WHAT TO DO - Every line in the listing is to be echoed verbatim.

<<<<

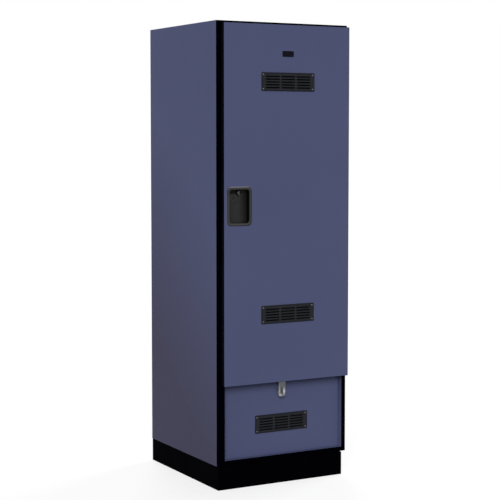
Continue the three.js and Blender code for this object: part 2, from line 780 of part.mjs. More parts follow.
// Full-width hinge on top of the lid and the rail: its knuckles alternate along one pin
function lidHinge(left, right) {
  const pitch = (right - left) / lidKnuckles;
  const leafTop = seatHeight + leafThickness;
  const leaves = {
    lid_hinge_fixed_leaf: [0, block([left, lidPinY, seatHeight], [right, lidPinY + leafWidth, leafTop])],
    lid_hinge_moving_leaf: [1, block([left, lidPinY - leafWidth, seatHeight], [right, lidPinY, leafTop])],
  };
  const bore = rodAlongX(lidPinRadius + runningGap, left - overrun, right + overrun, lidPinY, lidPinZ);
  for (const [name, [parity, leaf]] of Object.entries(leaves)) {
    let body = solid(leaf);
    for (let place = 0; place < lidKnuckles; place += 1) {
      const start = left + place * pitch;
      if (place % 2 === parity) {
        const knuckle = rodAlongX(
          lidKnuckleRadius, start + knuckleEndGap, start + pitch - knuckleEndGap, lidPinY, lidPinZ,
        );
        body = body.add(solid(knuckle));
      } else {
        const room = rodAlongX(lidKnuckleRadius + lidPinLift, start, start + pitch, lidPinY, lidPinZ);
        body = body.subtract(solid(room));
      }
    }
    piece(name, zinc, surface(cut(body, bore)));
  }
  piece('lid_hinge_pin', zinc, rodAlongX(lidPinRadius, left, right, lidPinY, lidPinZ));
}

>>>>

EXERCISE OUTPUT -
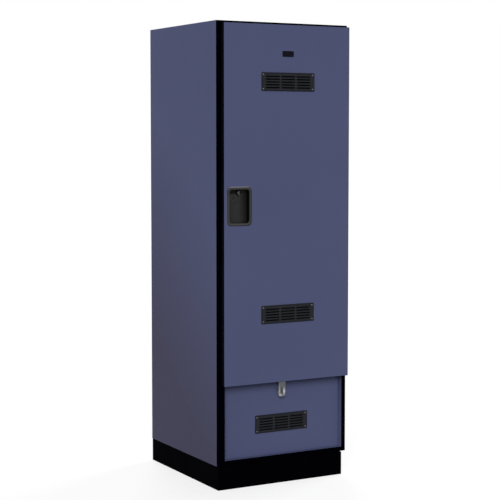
Continue the three.js and Blender code for this object: part 2, from line 780 of part.mjs. More parts follow.
// Full-width hinge on top of the lid and the rail: its knuckles alternate along one pin
function lidHinge(left, right) {
  const pitch = (right - left) / lidKnuckles;
  const leafTop = seatHeight + leafThickness;
  const leaves = {
    lid_hinge_fixed_leaf: [0, block([left, lidPinY, seatHeight], [right, lidPinY + leafWidth, leafTop])],
    lid_hinge_moving_leaf: [1, block([left, lidPinY - leafWidth, seatHeight], [right, lidPinY, leafTop])],
  };
  const bore = rodAlongX(lidPinRadius + runningGap, left - overrun, right + overrun, lidPinY, lidPinZ);
  for (const [name, [parity, leaf]] of Object.entries(leaves)) {
    let body = solid(leaf);
    for (let place = 0; place < lidKnuckles; place += 1) {
      const start = left + place * pitch;
      if (place % 2 === parity) {
        const knuckle = rodAlongX(
          lidKnuckleRadius, start + knuckleEndGap, start + pitch - knuckleEndGap, lidPinY, lidPinZ,
        );
        body = body.add(solid(knuckle));
      } else {
        const room = rodAlongX(lidKnuckleRadius + lidPinLift, start, start + pitch, lidPinY, lidPinZ);
        body = body.subtract(solid(room));
      }
    }
    piece(name, zinc, surface(cut(body, bore)));
  }
  piece('lid_hinge_pin', zinc, rodAlongX(lidPinRadius, left, right, lidPinY, lidPinZ));
}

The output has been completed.